İsrail’in işgali sonucunda ortaya çıkan Filistin’in parçalanmışlığı ve devletleşme yolundaki engeller, İsrail tarafından uluslararası siyasal zeminde meşru bir gerekçeymiş gibi kullanılırken; son yaşanan süreçte İsrail’in Filistin’e yönelik gerçekleştirdiği politikalar, kendisinde “Ortadoğu’nun tek hukuk devleti(!)” vasfı gören İsrail’in, Filistin’in özgürleşme ve demokratikleşme süreçlerini nasıl engellediğini bir kez daha gözler önüne sermiştir. Uluslararası hukuk, kamuoyu, sivil toplum örgütleri, insan hakları örgütleri, barış örgütleri, siyasal kurumlar; İsrail’in bu şımarık, işgalci ve kural tanımaz tavrına karşı bir an önce bir araya gelmeli ve elini taşın altına koymalıdır. Bu kurumlar İsrail’in tavrına karşı sessizliğini koruduğu müddetçe bu saldırılar devam edecek, Filistin’de barıştan ve uzlaşıdan söz etmek mümkün olmayacaktır.
Geçmişin acılarını Müslümanlar üzerinden ödetmeye çalışan İsrail, Filistin toplumunun varlığını hiçe saymakta ve kurulduğu günden itibaren sistematik biçimde işgal ve soykırım suçları işlemektedir. Geçmişin acıları ile yüzleştirilmesi gereken Müslümanlar ve Filistin değil, Avrupa’nın bizzat kendisidir. Bugün din, dil, ırk ayrımı gözetmeksizin herkesin özgürce yaşadığı ve haklarını yeri getirebildiği bir Kudüs’ten bahsetmek istiyorsak, geçmişin tecrübeleri ve bugün yaşananları göz önünde bulundurmak tüm dünyanın vazifesidir. “Kim hangi kararı alırsa Kudüs sahipsiz değildir. Kudüs Filistin’in başkenti, Müslümanların mukaddes şehridir” diyen Turhan, “Kudüs için verilen mücadeleyi bu kentte yaşayan Müslümanların omuzlarına yükleyerek bir çözüme ulaşılamayacağı artık anlaşılmıştır.
Bu nedenle sivil inisiyatiflerin ve hukukçuların başını çektiği küresel bir mücadele yürütülmelidir. BM, UNESCO, İİT nezdinde yürütülen süreçlere ilave olarak tüm insanlar ve uluslararası kurumlar birlikte hareket ederek Siyonistlerin oldu-bittilerini önleyecek girişimleri artırmalıdır. İsrail’in hukuk ihlalleri, uluslararası yargının ve özellikle Uluslararası Ceza Mahkemesi yetkisindeki suçlar kapsamına girmektedir. İsrail, hukuksuz işlemleri için uluslararası kamuoyu önünde yargılanmalıdır. Hukuksuz işgal durdurulmalı, İsrail, BM komitelerinden ve üye olduğu tüm uluslararası kurum ve kuruluşlardan çıkartılmalıdır.

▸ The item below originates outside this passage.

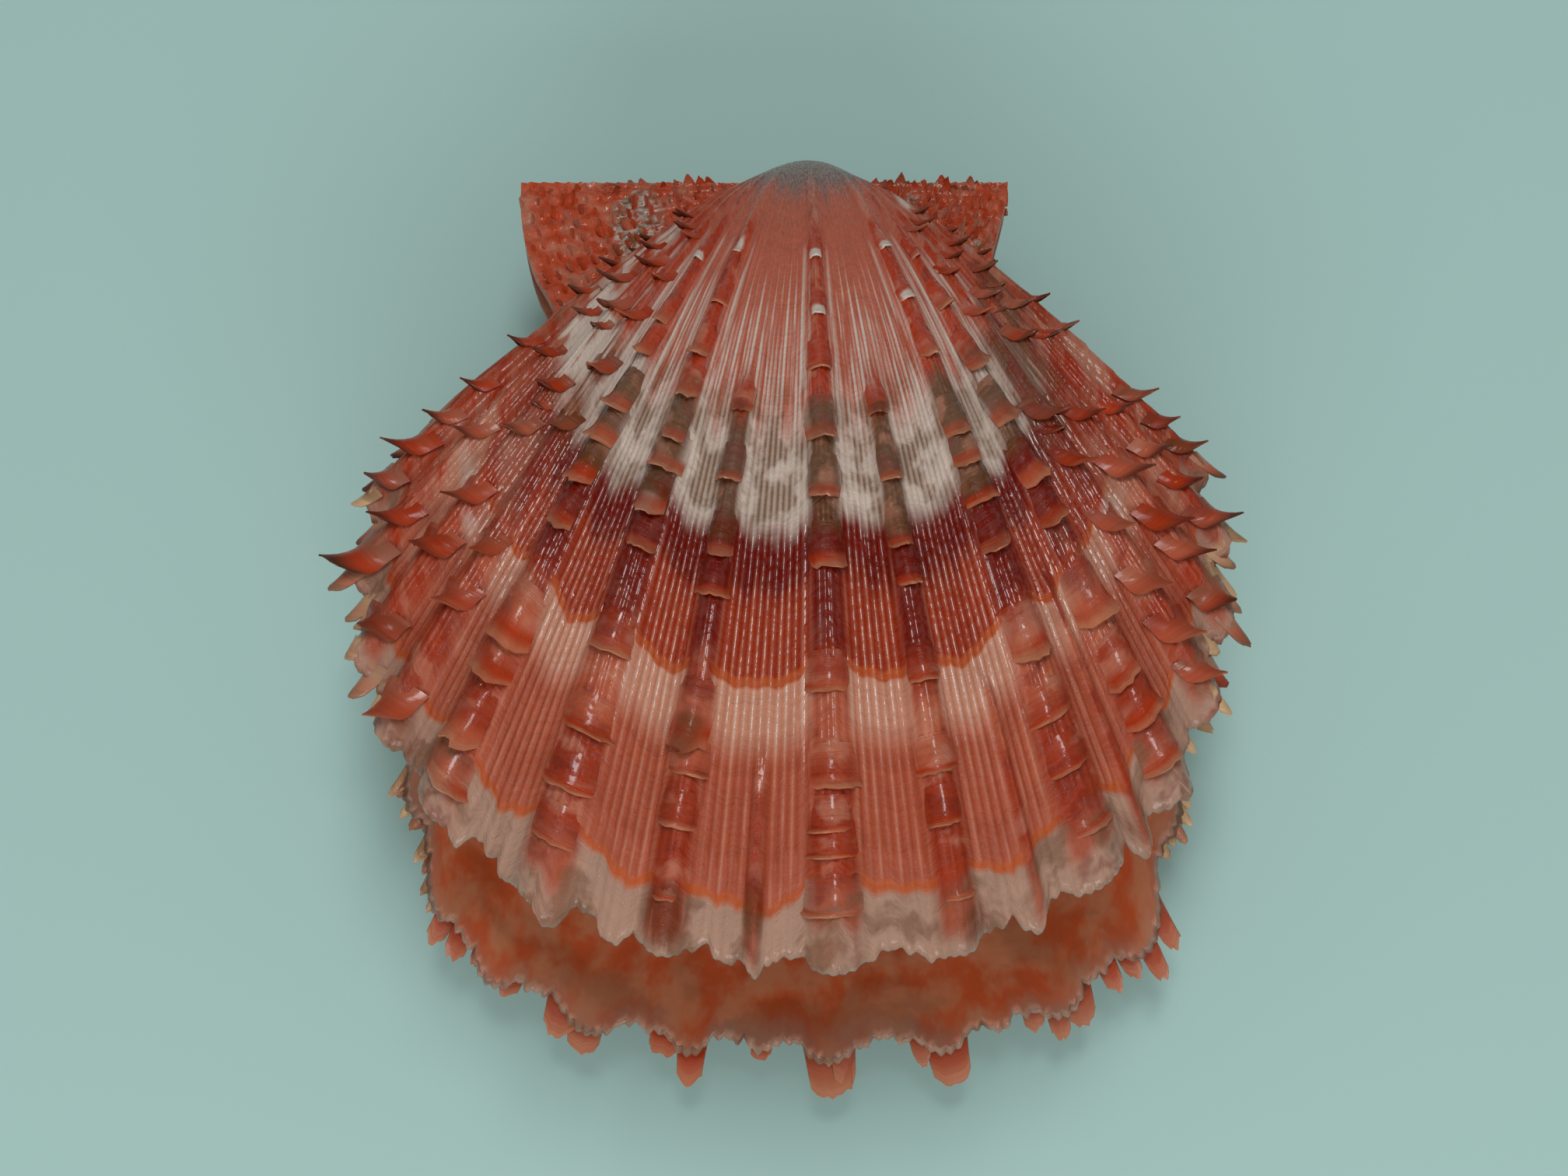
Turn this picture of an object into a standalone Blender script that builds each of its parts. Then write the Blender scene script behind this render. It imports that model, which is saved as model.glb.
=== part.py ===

Uluslararası adaleti ve hukuku uygulayacak mekanizmaların geliştirilmelidir. Adil barış ve istikrarı sağlamak için Filistinlilerin kendi kaderlerini tayin etmeleri ve bağımsız devletlerine kavuşmaları sağlanmalıdır. “Hakikatin olmadığı yerde adaletten söz etmek mümkün olmaz” prensibince; İsrail’in kuruluşu, yayılmacılığı ve Filistin konusunda sergilediği siyasetin tamamıyla uluslararası hukuka aykırı olduğunu ifade ediyor, uluslararası güvenlik ve hukuk kurumlarını gereğini yapmaya davet ediyoruz. Bugün burada ve tüm Türkiye’de Kudüs dostları ile birlikte İsrail’in hukuksuz uygulamalarına karşı çıkıyoruz. Tüm Filistin ve Kudüs sevdalıları olarak bu davayı savunmaya devam edeceğiz. Tüm dünyadaki insanları, uluslararası mekanizmaları ve adaleti ve hukuku savunan herkesi harekete geçmeye ve İsrail’in attığı bu işgal adımlarını durdurmaya çağırıyoruz. Müslümanlar olarak, İsrail’in politikalarını hiçbir zaman benimsemeyeceğimizi ifade ediyor, Kudüs özgür oluncaya kadar mücadelemizi tüm gücümüzle sürdüreceğiz. Özgür bir Filistin ve Özgür bir Mescid-i Aksa için gerekirse canlarımızı ortaya koyacağımızı bir kez daha ilan ediyoruz” diye belirtti.